> Exercise:
Nothing may be dropped or altered: reproduce all the data.

> Data lines:
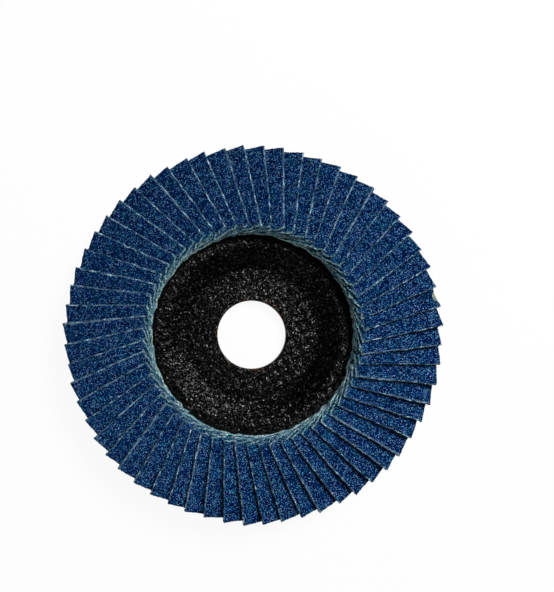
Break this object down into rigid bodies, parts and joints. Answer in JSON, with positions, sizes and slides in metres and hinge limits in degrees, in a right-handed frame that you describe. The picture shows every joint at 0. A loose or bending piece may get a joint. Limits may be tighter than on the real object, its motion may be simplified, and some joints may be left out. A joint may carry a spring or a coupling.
{
  "type": "flap disc",
  "caption": "Abrasive flap disc with a depressed-centre backing plate, a plain bore and a ring of overlapping coated cloth flaps, for an angle grinder.",
  "frame": {"origin": "on the bore's axis at the hub's back face, which is the lowest face", "axes": "+Z along the bore from the hub's back to the abrasive side, +X and +Y across the disc"},
  "size_m": [0.1164, 0.1164, 0.0141],
  "materials": {
    "plate_resin": "black resin over glass-fibre mesh, uneven gloss",
    "adhesive_resin": "cured black adhesive",
    "abrasive_cloth": "blue grain on woven cloth, pale frayed cut edges"
  },
  "bodies": {
    "root": {"backing_plate": "plate_resin", "adhesive_bed": "adhesive_resin", "flap_pair_01": "abrasive_cloth", "flap_pair_02": "abrasive_cloth", "flap_pair_03": "abrasive_cloth", "flap_pair_04": "abrasive_cloth", "flap_pair_05": "abrasive_cloth", "flap_pair_06": "abrasive_cloth", "flap_pair_07": "abrasive_cloth", "flap_pair_08": "abrasive_cloth", "flap_pair_09": "abrasive_cloth", "flap_pair_10": "abrasive_cloth", "flap_pair_11": "abrasive_cloth", "flap_pair_12": "abrasive_cloth", "flap_pair_13": "abrasive_cloth", "flap_pair_14": "abrasive_cloth", "flap_pair_15": "abrasive_cloth", "flap_pair_16": "abrasive_cloth", "flap_pair_17": "abrasive_cloth", "flap_pair_18": "abrasive_cloth", "flap_pair_19": "abrasive_cloth", "flap_pair_20": "abrasive_cloth", "flap_pair_21": "abrasive_cloth", "flap_pair_22": "abrasive_cloth", "flap_pair_23": "abrasive_cloth", "flap_pair_24": "abrasive_cloth", "flap_pair_25": "abrasive_cloth", "flap_pair_26": "abrasive_cloth", "flap_pair_27": "abrasive_cloth", "flap_pair_28": "abrasive_cloth", "flap_pair_29": "abrasive_cloth", "flap_pair_30": "abrasive_cloth"}
  },
  "joints": []
}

> Complete output:
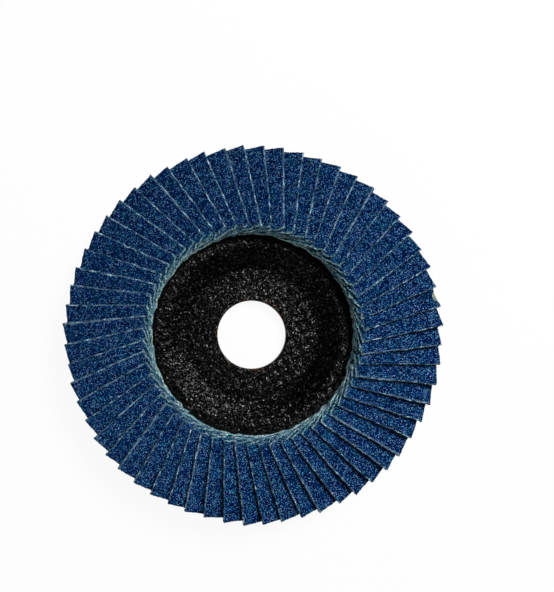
Break this object down into rigid bodies, parts and joints. Answer in JSON, with positions, sizes and slides in metres and hinge limits in degrees, in a right-handed frame that you describe. The picture shows every joint at 0. A loose or bending piece may get a joint. Limits may be tighter than on the real object, its motion may be simplified, and some joints may be left out. A joint may carry a spring or a coupling.
{
  "type": "flap disc",
  "caption": "Abrasive flap disc with a depressed-centre backing plate, a plain bore and a ring of overlapping coated cloth flaps, for an angle grinder.",
  "frame": {"origin": "on the bore's axis at the hub's back face, which is the lowest face", "axes": "+Z along the bore from the hub's back to the abrasive side, +X and +Y across the disc"},
  "size_m": [0.1164, 0.1164, 0.0141],
  "materials": {
    "plate_resin": "black resin over glass-fibre mesh, uneven gloss",
    "adhesive_resin": "cured black adhesive",
    "abrasive_cloth": "blue grain on woven cloth, pale frayed cut edges"
  },
  "bodies": {
    "root": {"backing_plate": "plate_resin", "adhesive_bed": "adhesive_resin", "flap_pair_01": "abrasive_cloth", "flap_pair_02": "abrasive_cloth", "flap_pair_03": "abrasive_cloth", "flap_pair_04": "abrasive_cloth", "flap_pair_05": "abrasive_cloth", "flap_pair_06": "abrasive_cloth", "flap_pair_07": "abrasive_cloth", "flap_pair_08": "abrasive_cloth", "flap_pair_09": "abrasive_cloth", "flap_pair_10": "abrasive_cloth", "flap_pair_11": "abrasive_cloth", "flap_pair_12": "abrasive_cloth", "flap_pair_13": "abrasive_cloth", "flap_pair_14": "abrasive_cloth", "flap_pair_15": "abrasive_cloth", "flap_pair_16": "abrasive_cloth", "flap_pair_17": "abrasive_cloth", "flap_pair_18": "abrasive_cloth", "flap_pair_19": "abrasive_cloth", "flap_pair_20": "abrasive_cloth", "flap_pair_21": "abrasive_cloth", "flap_pair_22": "abrasive_cloth", "flap_pair_23": "abrasive_cloth", "flap_pair_24": "abrasive_cloth", "flap_pair_25": "abrasive_cloth", "flap_pair_26": "abrasive_cloth", "flap_pair_27": "abrasive_cloth", "flap_pair_28": "abrasive_cloth", "flap_pair_29": "abrasive_cloth", "flap_pair_30": "abrasive_cloth"}
  },
  "joints": []
}